If big figures routinely spend 25 years in the gilded cage of the editor’s office, the publications they lead tend to become fiefdoms. They cannot and demonstrably do not move with the times in the way magazines and newspapers that have a flow of talent can and do.
Harold Evans, who Rusbridger rightly lauds, became editor of The Sunday Times at 39. He edited the title for 13 years and moved to edit The Times for one unhappy year aged 53 under the new proprietor, some awful Australian bloke called Rupert Murdoch.
Evans didn’t try to recapture his success in the UK but instead moved to the US in 1984 with his wife, Tina Brown — another legendary editor — teaching at Duke and Yale, holding senior editorial roles at The Atlantic, US News & World Report, founding Conde Nast Traveller, and becoming president of Random House.5
But Rusbridger wants the thrill of being an editor back. It doesn’t matter that as well as his job at Lady Margaret Hall (from which he’s stepping down), he’s also on the Facebook Oversight Board, Chair of the Reuters Institute for The Study of Journalism, on the board of the National Theatre, and contributing to the Irish government’s Future of Media Commission — he wants his name on a masthead again and Prospect offers that… uh… prospect.
At the bottom of the journalistic ladder, new entrants are paid a pittance to crank out SEO-friendly crap (unless they’re related to someone, in which case they get a column) while at the top people like Rusbridger simply will not leave. They still exist in the world of lavish expenses, huge salaries, and job titles that indicate their seniority through their simplicity — Editor always beats Senior Contributing Writer (Biscuits & Assorted).

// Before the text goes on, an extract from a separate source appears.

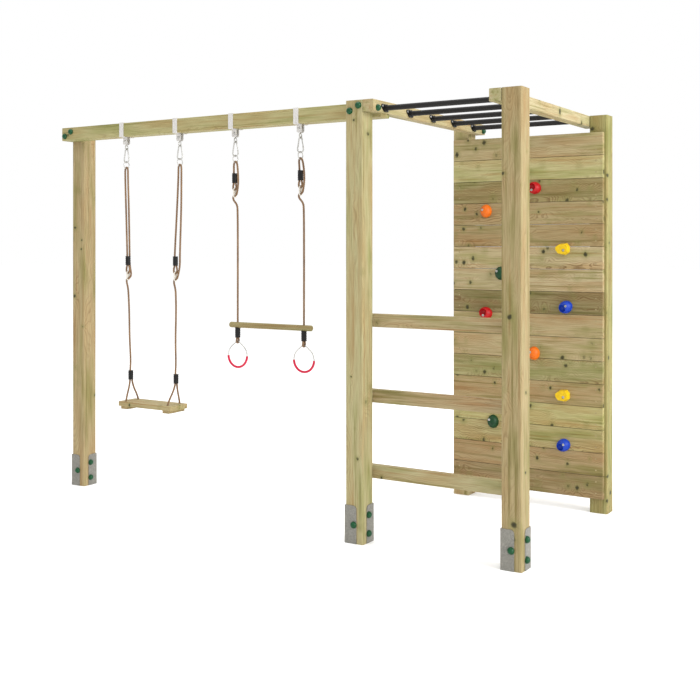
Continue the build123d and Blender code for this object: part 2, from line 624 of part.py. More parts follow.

Perhaps Amol Rajan — now continuing his ascent through the BBC — put a curse on young editors when he took charge of The Independent at 29, hastening the print version into a (slightly) early grave. Andrew Neil was just 33 when he took the helm at The Sunday Times. Its current editor, Emma Tucker is 53 and may be the last independent editor of the title as Murdoch makes moves to ‘rationalise’ The Times and Sunday Times editorial teams. John Witherow, editor of The Times, is 69 and presides over a similarly aged team of columnists.
To return to an earlier point, it’s far from healthy that the editor of The Times is almost 20 years older than the editor of… The Oldie. I hear on what seems like a weekly basis about executives meeting to discuss how they can get more young people to read a newspaper or pick up a magazine. Clearly they think appointing more sexagenarians — not remotely as hot as it sounds — to lead is the answer.
Tina Brown was 25 when she brought Tatler back to life, 30 when she became Editor-in-Chief of Vanity Fair, and 39 when she took over at The New Yorker, becoming only the fourth editor in its history. At each of those titles she injected new urgentcy, new ideas, and a new perspective. Of course, we live in a very different time when executives are even more fearful of risk, but simply leaning on the same old editors with the same old ideas isn’t the answer.
I’m sure the prospect at Alan Rushbridger at Prospect is comforting to its owners and freelancers in search of a new commission but it’s a dread sign for an industry already stuffed with zombies.
Toby Young managed a year, during which he contributed just 3,000 words to the magazine but was paid $85,000.
The Nation accurately pegged it as a newsletter for the “rich and boring” and “an exercise in misplaced nostalgia for the heyday of glossy magazines.”
How did Mount, a member of the Bullingdon Club and son of former TLS editor, Thacher advisor, and current Sunday Times columnist Sir Ferdinand Mount manage this amazing feat? Pure talent, I’d guess.
Yes, Facebook Oversight Board, I’m talking about you.
It was Evans who secured the rights to Barack Obama’s memoir Dreams from My Father for $40,000 right at the beginning of the future president’s political career.